* **Problem requirements**:
From the entries below, copy every line holding the word "this".

(Records with modeling code)
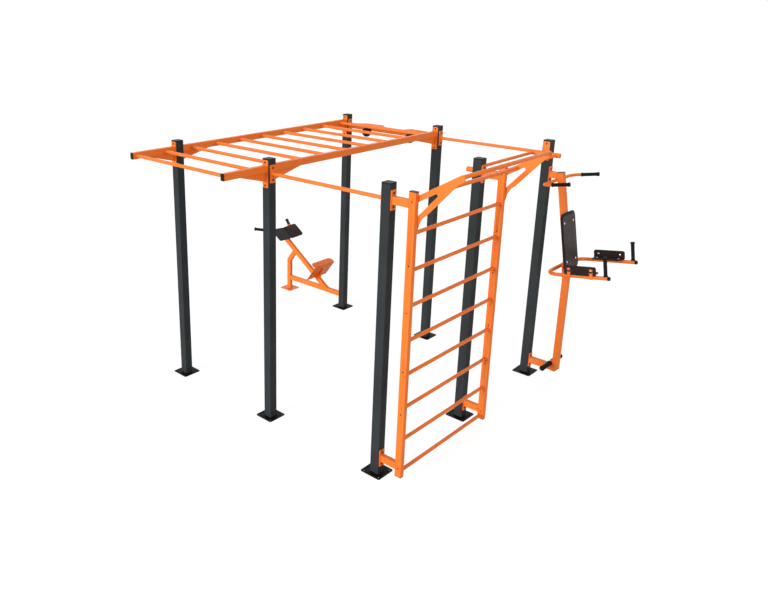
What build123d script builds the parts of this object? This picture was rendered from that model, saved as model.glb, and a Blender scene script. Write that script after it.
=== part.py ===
from build123d import *

import math
import os
from collections import namedtuple

# Outdoor workout complex on seven square posts.  X runs along the front row of
# posts, Y runs to the back row and Z is up.  The origin is on the ground under
# the front left post.  All lengths are in millimetres.

# Posts and their grid
PITCH = 1337.0              # centre to centre of neighbouring posts, in X and in Y
POST_HEIGHT = 2600.0        # ground to the top of the plastic cap
POST_SIDE = 86.0
POST_WALL = 3.0
POST_CORNER_RADIUS = 3.0
BASE_SIDE = 206.0
BASE_THICK = 8.0
BASE_CORNER_RADIUS = 16.0
BASE_HOLE_PITCH = 158.0
BASE_HOLE_DIA = 14.0
POST_CAP_THICK = 10.0
POST_PLUG_LENGTH = 12.0     # stays clear of the upper bolts

# Box-section steel of the frames that hang between the posts
TUBE_DEEP = 64.0
TUBE_WIDE = 44.0
SQUARE_SIDE = 62.0          # square tube of the tower and the bench
TUBE_WALL = 3.0
TUBE_CORNER_RADIUS = 2.5
END_CAP_THICK = 5.0
PLUG_LENGTH = 20.0          # how far a plastic plug reaches into its tube
PLUG_GAP = 0.3              # play round a plug

# Plates that bolt the frames to the posts
PLATE_WIDE = 66.0
PLATE_THICK = 8.0
PLATE_CORNER_RADIUS = 6.0
TALL_PLATE = 250.0
TALL_BOLT_SPREAD = 210.0
SHORT_PLATE = 165.0
SHORT_BOLT_SPREAD = 110.0
LOW_PLATE = 160.0
LOW_BOLT_SPREAD = 110.0
DIP_PLATE = 190.0
DIP_BOLT_SPREAD = 150.0
BOLT_DIA = 10.0
BOLT_PLAY = 0.5             # radial play of a bolt in its hole
BOLT_HEAD_WIDE = 16.0       # across the corners it is wider by the hexagon
BOLT_HEAD_THICK = 6.5
BOLT_TAIL = 9.0             # bolt beyond the wall that it passes
PLATE_DROP = 138.0          # top of a post down to the middle of its upper plates
PLATE_HEIGHT = POST_HEIGHT - PLATE_DROP

# Overhead ladder between the two left rows of posts
RAIL_RISE = 48.0            # the rails' axis above the middle of their plates
RAIL_HEIGHT = PLATE_HEIGHT + RAIL_RISE
STUB_REACH = 556.0          # front row of posts to the rails' capped ends
RUNG_DIA = 33.7
RUNG_WALL = 2.6
LADDER_RUNGS = 10
RUNG_STEPS_PER_PITCH = 4
FIRST_RUNG_STEP = -1.5
LADDER_RUNG_DROP = 2.0      # the rungs' axis below the rails' axis
GUSSET_THICK = 8.0
GUSSET_REACH = 400.0        # from the post's axis
STUB_GUSSET_REACH = 354.0
GUSSET_DROP = 88.0
GUSSET_NOSE = 6.0           # blunt tip of a gusset

# Single bars
HIGH_BAR_DIA = 33.7
BEAM_RISE = 3.0             # the back beam's axis above the middle of its plates
BACK_BEAM_HEIGHT = PLATE_HEIGHT + BEAM_RISE
BEAM_BOLT_SPREAD = 125.0    # the beam's plates have their bolts further apart
BALL_DIA = 115.0
BALL_OFFSET = 321.0         # middle of the beam to a ball grip's centre
BALL_FORWARD = 43.0         # the beam's axis to the ball's centre, towards the front row
BALL_DROP = 47.0            # the beam's axis down to the ball's centre
HANDLE_DIA = 32.0           # bent handles behind the back beam
HANDLE_BEND = 60.0
HANDLE_RISE = 10.0          # the handles' axis above the beam's axis
HANDLE_ALONG = (78.0, 215.0, 470.0, 515.0)   # from the post's axis, along the beam
HANDLE_BEHIND = (20.0, 128.0, 150.0, 20.0)   # from the beam's axis, to the back

# Wall bars on the right side
STILE_OFFSET = 236.0        # post axis to stile axis
STILE_BOTTOM = 60.0
STILE_TOP_DROP = 37.0       # top of a post down to the stiles' capped tops
STILE_TOP = POST_HEIGHT - STILE_TOP_DROP
WALL_RUNG_DIA = 32.0
WALL_RUNGS = 8
WALL_RUNG_START = 104.0
WALL_RUNG_STEP = 303.0
LOW_PLATE_HEIGHT = 155.0
STILE_TOP_BOLT_RISE = 23.0  # the highest stile bolt above the middle of the upper plates
STILE_BOLT_HEIGHTS = (142.0, 661.0, 1052.0, 1571.0, 1966.0, PLATE_HEIGHT + STILE_TOP_BOLT_RISE)

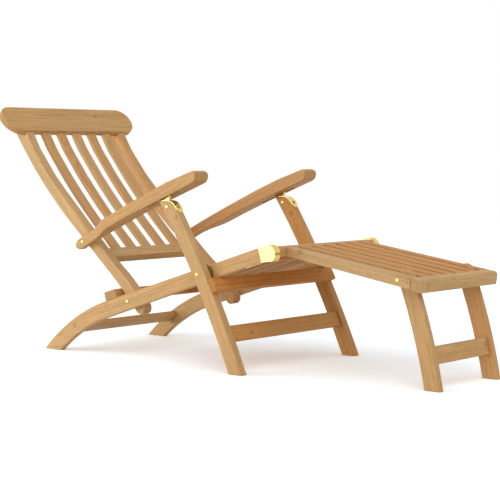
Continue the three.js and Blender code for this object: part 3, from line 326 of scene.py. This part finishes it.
def node_with(tree, kind, settings=None, links=None):
    """Adds a shader node, with its settings and its inputs' values or links"""
    made = tree.nodes.new(kind)
    for key, value in (settings or {}).items():
        setattr(made, key, value)
    for key, value in (links or {}).items():
        if isinstance(value, bpy.types.NodeSocket):
            tree.links.new(value, made.inputs[key])
        else:
            made.inputs[key].default_value = value
    return made


def empty_material(name, shader):
    """A material with one shader, in its default state, as its surface"""
    material = bpy.data.materials.new(name)
    material.use_nodes = True
    tree = material.node_tree
    tree.nodes.clear()
    surface = node_with(tree, shader)
    node_with(tree, "ShaderNodeOutputMaterial", None, {"Surface": surface.outputs["BSDF"]})
    return material, tree, surface


def tinted_by(tone, tint):
    """A linear colour with its red, green and blue each multiplied"""
    return [value * share for value, share in zip(tone, tint)] + [1.0]


def log_placing(corners, line, seed):
    """How a board lies in its log: the turn that lays its length along X, and the pith beside it"""
    side = ACROSS if abs(line.x) < 0.5 else Vector((0, 0, 1))
    turn = Matrix((line, side, line.cross(side)))
    low, high = corners
    middle = turn @ ((low + high) / 2)
    swing = math.radians(LOG_TURN * seed)
    pith = Vector((
        LOG_STEP * seed, PITH_ASIDE * math.cos(swing), PITH_UNDER + PITH_SWAY * math.sin(swing)))
    return turn.to_euler(), pith - middle


def oiled_hardwood(node, line, colour, seed):
    """Teak-like hardwood, planed, sanded and oiled: satin, with warm growth rings, long soft
    streaks, short dark pores, darker ends, and edges made paler partly by wear and partly as a
    painted highlight"""
    settings = bpy.context.scene.chair_timber
    material, tree, surface = empty_material(
        f"oiled_hardwood_planed_{node}", "ShaderNodeBsdfPrincipled")
    turn, place = log_placing(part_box(node), line, seed)
    coordinate = node_with(tree, "ShaderNodeTexCoord").outputs
    log = node_with(tree, "ShaderNodeMapping", {"vector_type": "POINT"}, {
        "Vector": coordinate["Object"], "Rotation": turn, "Location": place}).outputs["Vector"]

    # Slow wander of the rings, 0.2 m long and 45 mm across, by up to 8 mm to either side
    slow = node_with(tree, "ShaderNodeVectorMath", {"operation": "MULTIPLY"}, {
        0: log, 1: WANDER_SCALE}).outputs[0]
    wander = node_with(tree, "ShaderNodeTexNoise", None, {
        "Vector": slow, "Scale": 1.0, "Detail": 2.0}).outputs["Color"]
    centred = node_with(tree, "ShaderNodeVectorMath", {"operation": "SUBTRACT"}, {
        0: wander, 1: (0.5, 0.5, 0.5)}).outputs[0]
    shifted = node_with(tree, "ShaderNodeVectorMath", {"operation": "MULTIPLY_ADD"}, {
        0: centred, 1: (0.0, 16.0 * MM, 16.0 * MM), 2: log}).outputs[0]

    # Growth rings round the pith; a wave texture's rings are pi/10 apart at scale 1
    rings = node_with(tree, "ShaderNodeTexWave", {"wave_type": "RINGS", "rings_direction": "X"}, {
        "Vector": shifted, "Scale": math.pi / 10 / settings.ring_spacing,
        "Distortion": 0.8, "Detail": 2.0, "Detail Scale": 0.6}).outputs["Fac"]

    # Streaks, from 8 mm across and 0.25 m long down to 0.5 mm across
    streak_space = node_with(tree, "ShaderNodeVectorMath", {"operation": "MULTIPLY"}, {
        0: log, 1: STREAK_SCALE}).outputs[0]
    streaks = node_with(tree, "ShaderNodeTexNoise", None, {
        "Vector": streak_space, "Scale": 1.0, "Detail": 4.0, "Roughness": 0.72}).outputs["Fac"]

    # Warm and cool cloudiness of the heartwood, about 60 mm across and 0.4 m long
    cloud_space = node_with(tree, "ShaderNodeVectorMath", {"operation": "MULTIPLY"}, {
        0: log, 1: CLOUD_SCALE}).outputs[0]
    clouds = node_with(tree, "ShaderNodeTexNoise", None, {
        "Vector": cloud_space, "Scale": 1.0, "Detail": 2.0}).outputs["Fac"]

    # Pores: real ones are 0.3 mm across, drawn 1.5 mm across and 30 mm long so that they show
    pore_space = node_with(tree, "ShaderNodeVectorMath", {"operation": "MULTIPLY"}, {
        0: log, 1: PORE_SCALE}).outputs[0]
    pore_noise = node_with(tree, "ShaderNodeTexNoise", None, {
        "Vector": pore_space, "Scale": 1.0, "Detail": 1.0}).outputs["Fac"]
    pores = node_with(tree, "ShaderNodeMapRange", None, {
        "Value": pore_noise, "From Min": 0.57, "From Max": 0.68}).outputs["Result"]

    # The board's own colour, clouded, ringed, streaked and pored in turn
    own = linear(colour)
    sanded = linear(SANDED_WOOD)
    late = [own[k] * settings.late_wood[k] / sanded[k] for k in range(3)] + [1.0]
    warmth = node_with(tree, "ShaderNodeMapRange", None, {
        "Value": clouds, "From Min": 0.35, "From Max": 0.65}).outputs["Result"]
    clouded = node_with(tree, "ShaderNodeMix", {"data_type": "RGBA"}, {
        "Factor": warmth, 6: tinted_by(own, COOL_TINT), 7: tinted_by(own, WARM_TINT)}).outputs[2]
    ring_amount = node_with(tree, "ShaderNodeMath", {"operation": "MULTIPLY"}, {
        0: rings, 1: RING_SHARE}).outputs[0]
    ringed = node_with(tree, "ShaderNodeMix", {"data_type": "RGBA"}, {
        "Factor": ring_amount, 6: clouded, 7: late}).outputs[2]
    streak_amount = node_with(tree, "ShaderNodeMapRange", None, {
        "Value": streaks, "From Min": 0.3, "From Max": 0.7,
        "To Min": STREAK_DARKEST, "To Max": STREAK_PALEST}).outputs["Result"]
    streaked = node_with(tree, "ShaderNodeVectorMath", {"operation": "SCALE"}, {
        0: ringed, "Scale": streak_amount}).outputs[0]
    pore_amount = node_with(tree, "ShaderNodeMath", {"operation": "MULTIPLY"}, {
        0: pores, 1: PORE_SHARE}).outputs[0]
    pored = node_with(tree, "ShaderNodeMix", {"data_type": "RGBA"}, {
        "Factor": pore_amount, 6: streaked, 7: tinted_by(own, PORE_TINT)}).outputs[2]

    # Sawn ends drink more oil and turn darker
    facing = node_with(tree, "ShaderNodeVectorMath", {"operation": "DOT_PRODUCT"}, {
        0: coordinate["Normal"], 1: tuple(line)}).outputs["Value"]
    level = node_with(tree, "ShaderNodeMath", {"operation": "ABSOLUTE"}, {0: facing}).outputs[0]
    end_amount = node_with(tree, "ShaderNodeMapRange", None, {
        "Value": level, "From Min": 0.8, "From Max": 1.0, "To Max": END_SHARE}).outputs["Result"]
    ended = node_with(tree, "ShaderNodeMix", {"data_type": "RGBA"}, {
        "Factor": end_amount, 6: pored, 7: tinted_by(own, END_TINT)}).outputs[2]

    # Paler edges, partly handling wear and partly a painted highlight: where the rounded normal
    # leaves the face's own
    rounded = node_with(tree, "ShaderNodeBevel", {"samples": 4}, {
        "Radius": EDGE_WEAR_AND_HIGHLIGHT_REACH}).outputs["Normal"]
    flat = node_with(tree, "ShaderNodeNewGeometry").outputs["Normal"]
    sameness = node_with(tree, "ShaderNodeVectorMath", {"operation": "DOT_PRODUCT"}, {
        0: rounded, 1: flat}).outputs["Value"]
    edge_wear_and_highlight = node_with(tree, "ShaderNodeMapRange", None, {
        "Value": sameness, "From Min": 0.99, "From Max": 0.90,
        "To Max": EDGE_WEAR_AND_HIGHLIGHT_SHARE}).outputs["Result"]
    pale = [min(1.0, value * EDGE_WEAR_AND_HIGHLIGHT_GAIN + EDGE_WEAR_AND_HIGHLIGHT_LIFT) for value in own[:3]] + [1.0]
    shown = node_with(tree, "ShaderNodeMix", {"data_type": "RGBA"}, {
        "Factor": edge_wear_and_highlight, 6: ended, 7: pale}).outputs[2]

    # Clusters of pin knots: reddish specks 3 mm across and 8 mm long in a patch 28 mm across
    speck_space = node_with(tree, "ShaderNodeVectorMath", {"operation": "MULTIPLY"}, {
        0: log, 1: SPECK_SCALE}).outputs[0]
    speck_noise = node_with(tree, "ShaderNodeTexNoise", None, {
        "Vector": speck_space, "Scale": 1.0, "Detail": 1.0}).outputs["Fac"]
    specks = node_with(tree, "ShaderNodeMapRange", None, {
        "Value": speck_noise, "From Min": 0.5, "From Max": 0.6,
        "To Min": SPECK_FAINTEST, "To Max": SPECK_STRONGEST}).outputs["Result"]
    for spot in KNOTS.get(node, []):
        away = node_with(tree, "ShaderNodeVectorMath", {"operation": "DISTANCE"}, {
            0: coordinate["Object"], 1: spot}).outputs["Value"]
        patch = node_with(tree, "ShaderNodeMapRange", {"interpolation_type": "SMOOTHSTEP"}, {
            "Value": away, "From Min": KNOT_REACH, "From Max": KNOT_HEART}).outputs["Result"]
        inside = node_with(tree, "ShaderNodeMath", {"operation": "MULTIPLY"}, {
            0: patch, 1: specks}).outputs[0]
        shown = node_with(tree, "ShaderNodeMix", {"data_type": "RGBA"}, {
            "Factor": inside, 6: shown, 7: list(settings.knot) + [1.0]}).outputs[2]
    tree.links.new(shown, surface.inputs["Base Color"])

    # Satin oil, glossier on the dark streaks, over a relief of open pores and proud late wood
    gloss = node_with(tree, "ShaderNodeMapRange", None, {
        "Value": streaks, "From Min": 0.3, "From Max": 0.7,
        "To Min": settings.roughness - 0.05,
        "To Max": settings.roughness + 0.07}).outputs["Result"]
    tree.links.new(gloss, surface.inputs["Roughness"])
    surface.inputs["IOR"].default_value = OILED_IOR
    surface.inputs["Specular IOR Level"].default_value = OILED_SPECULAR
    relief = node_with(tree, "ShaderNodeMath", {"operation": "MULTIPLY_ADD"}, {
        0: pores, 1: -1.0, 2: rings}).outputs[0]
    bump = node_with(tree, "ShaderNodeBump", None, {
        "Height": relief, "Strength": 0.15, "Distance": 0.15 * MM}).outputs["Normal"]
    tree.links.new(bump, surface.inputs["Normal"])
    return material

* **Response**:
What build123d script builds the parts of this object? This picture was rendered from that model, saved as model.glb, and a Blender scene script. Write that script after it.
Continue the three.js and Blender code for this object: part 3, from line 326 of scene.py. This part finishes it.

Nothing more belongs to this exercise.